# Do commercial kitchens require smoke detectors?



## Yikes

Dumb Architect question:

In a commercial kitchen, cooking appliances hare equipped with hoods with extinguishing systems (Ansul, etc.), interconnected to the fire alarm system per NFPA 96.

But does NFPA 72 also require additional smoke detectors in the kitchen itself, just like any other space?

I tried to read NFPA 72 for guidance, but all I could find was reference to residential kitchens, where a minimum distance from cooking appliances is recommended to avoid nuisance alarms.

Is there any specific exceptions for commercial kitchens?


----------



## Gregg Harris

Take a look at NFPA 101 for heat detection in lieu of smoke in kitchens


----------



## Yikes

Gregg, what is happening is that the fire inspector is asking for detection devices, but the fire dept. plan checker is saying they aren't required.  I'm trying to get a sense of what the code says so that I can talk to the inspector without trying to pit the field staff against the office staff.


----------



## cda

should not be required

what building and fire code is this designed to?? including addition

you start with the building/ fire code to see when and where they are required.

NFPA 72 tells you how to install them


----------



## JBI

Yikes, Have the Fire Inspector quote the Code section that requires them and go from there.

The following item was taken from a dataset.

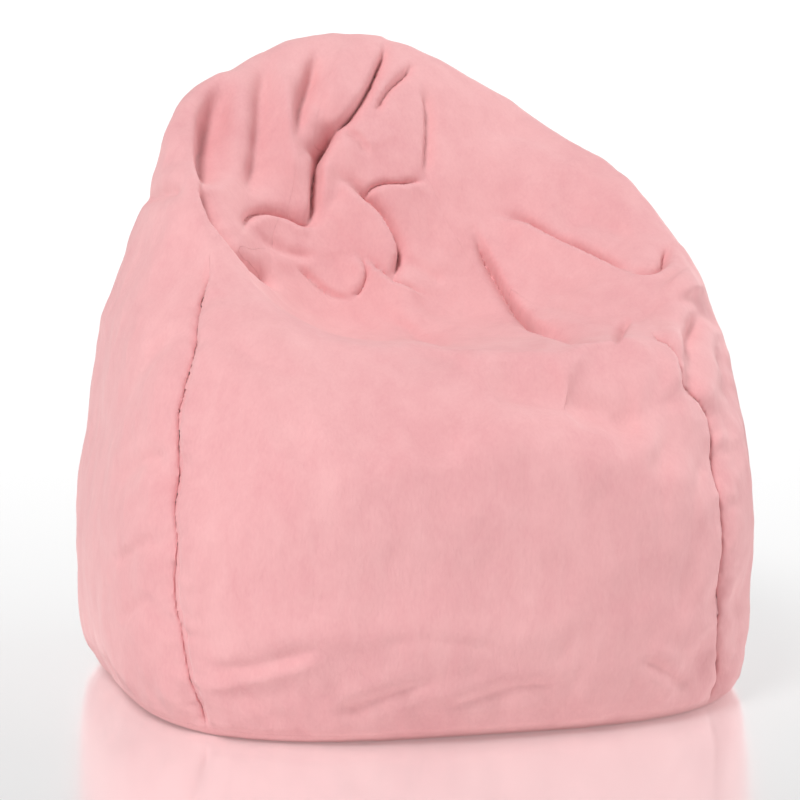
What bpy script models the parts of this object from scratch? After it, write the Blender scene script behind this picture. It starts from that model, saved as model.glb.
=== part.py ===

Office staff should make sure required items are shown on the plans, field staff should insure that what is on the plans gets installed properly.

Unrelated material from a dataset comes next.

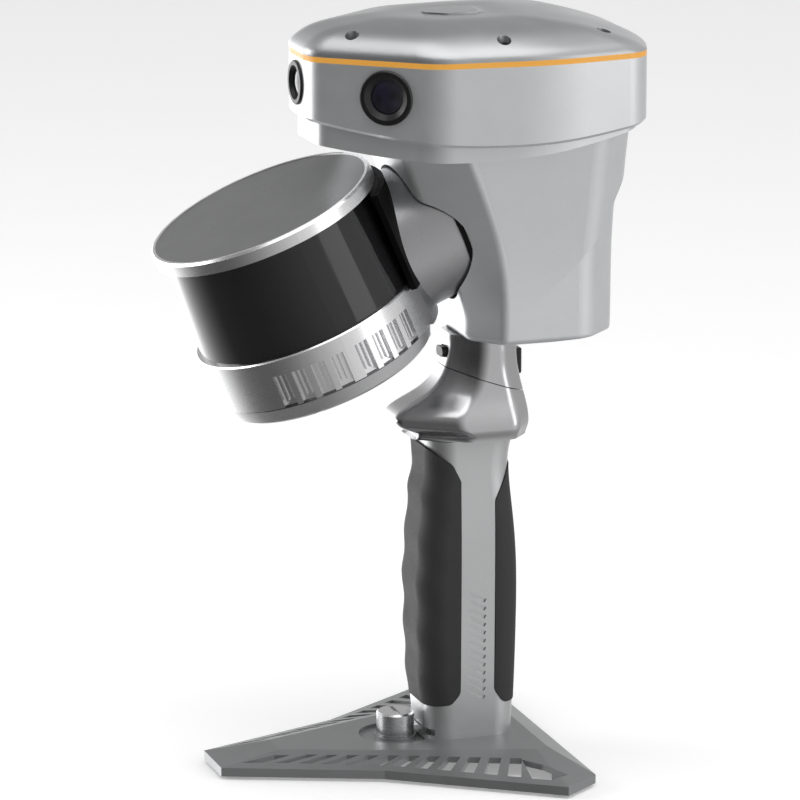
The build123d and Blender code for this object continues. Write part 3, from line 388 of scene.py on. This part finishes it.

Perhaps your field inspector wants a desk job?


----------



## cda

JBI said:
			
		

> Yikes, Have the Fire Inspector quote the Code section that requires them and go from there. Office staff should make sure required items are shown on the plans, field staff should insure that what is on the plans gets installed properly.
> 
> Perhaps your field inspector wants a desk job?


Agree, behind, plan checker may miss something or things might change in the field


----------



## Yikes

One of the frustrating things - - and I may start a separate thread on this - - is that during the Fire Dept. annual inspection, the Fire Dept. field inspector simply take the new fire code, uses general references (not chapter 11), and cites it on buildings regardless of their age. The burden of proof of compliance then shifts back to the Owner, to prove why the 2013 code shouldn't apply ex post facto.

One example is that they required a second exit to be added to a 1970's era room, based on the occupant load exceeding 50.  However, in the 1970 code, second exits were only required when occupant load exceeded 100.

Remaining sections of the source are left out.